EXERCISE DESCRIPTION: Nothing in the records may be left out or altered; reproduce them all exactly.

Records that describe objects:
┌────────

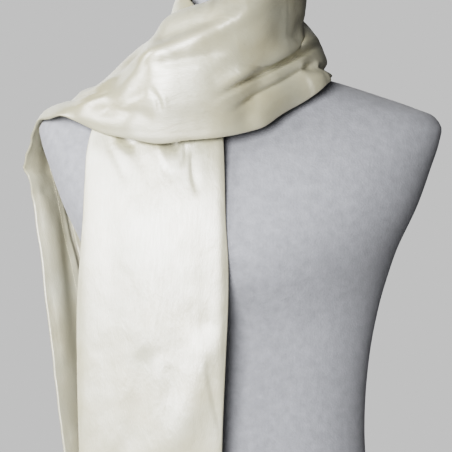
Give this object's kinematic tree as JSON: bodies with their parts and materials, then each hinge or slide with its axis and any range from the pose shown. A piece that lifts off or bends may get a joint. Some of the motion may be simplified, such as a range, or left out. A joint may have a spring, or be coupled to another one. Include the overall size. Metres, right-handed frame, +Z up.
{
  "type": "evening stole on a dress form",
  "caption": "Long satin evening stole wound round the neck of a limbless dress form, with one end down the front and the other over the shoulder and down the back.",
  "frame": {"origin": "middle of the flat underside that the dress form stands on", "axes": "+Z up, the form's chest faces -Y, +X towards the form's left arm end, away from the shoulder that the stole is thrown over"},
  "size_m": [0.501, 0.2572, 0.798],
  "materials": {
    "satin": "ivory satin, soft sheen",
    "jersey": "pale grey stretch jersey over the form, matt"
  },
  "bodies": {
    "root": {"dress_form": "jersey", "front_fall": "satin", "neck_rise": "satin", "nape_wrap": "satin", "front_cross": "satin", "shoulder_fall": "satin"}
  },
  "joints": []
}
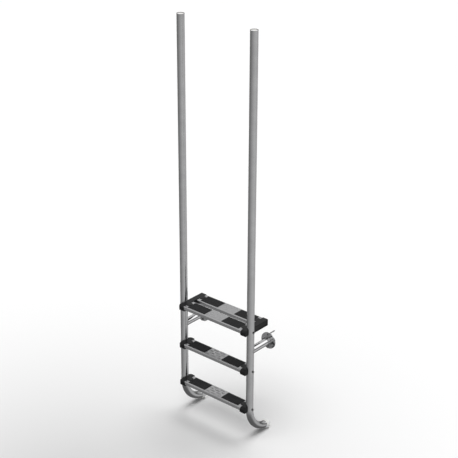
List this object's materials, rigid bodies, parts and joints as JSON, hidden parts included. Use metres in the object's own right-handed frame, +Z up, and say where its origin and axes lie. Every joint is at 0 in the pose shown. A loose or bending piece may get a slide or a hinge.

└────────

TASK SOLUTION:
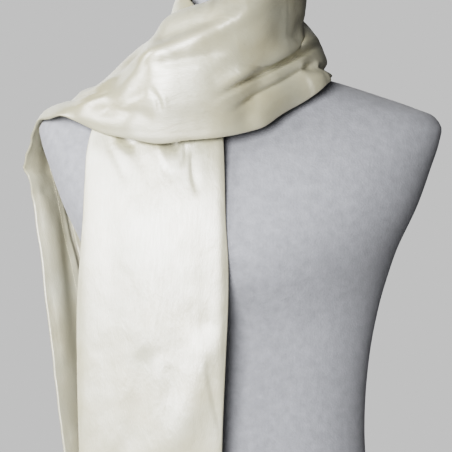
Give this object's kinematic tree as JSON: bodies with their parts and materials, then each hinge or slide with its axis and any range from the pose shown. A piece that lifts off or bends may get a joint. Some of the motion may be simplified, such as a range, or left out. A joint may have a spring, or be coupled to another one. Include the overall size. Metres, right-handed frame, +Z up.
{
  "type": "evening stole on a dress form",
  "caption": "Long satin evening stole wound round the neck of a limbless dress form, with one end down the front and the other over the shoulder and down the back.",
  "frame": {"origin": "middle of the flat underside that the dress form stands on", "axes": "+Z up, the form's chest faces -Y, +X towards the form's left arm end, away from the shoulder that the stole is thrown over"},
  "size_m": [0.501, 0.2572, 0.798],
  "materials": {
    "satin": "ivory satin, soft sheen",
    "jersey": "pale grey stretch jersey over the form, matt"
  },
  "bodies": {
    "root": {"dress_form": "jersey", "front_fall": "satin", "neck_rise": "satin", "nape_wrap": "satin", "front_cross": "satin", "shoulder_fall": "satin"}
  },
  "joints": []
}
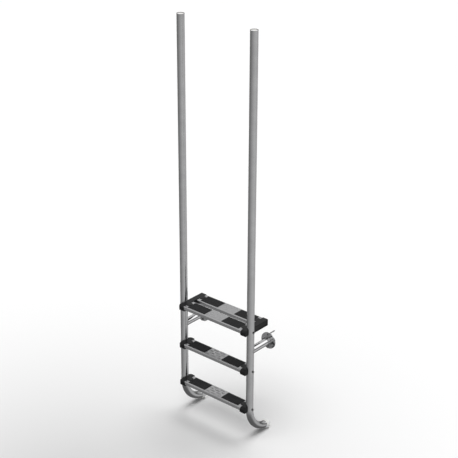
List this object's materials, rigid bodies, parts and joints as JSON, hidden parts included. Use metres in the object's own right-handed frame, +Z up, and say where its origin and axes lie. Every joint is at 0 in the pose shown. A loose or bending piece may get a slide or a hinge.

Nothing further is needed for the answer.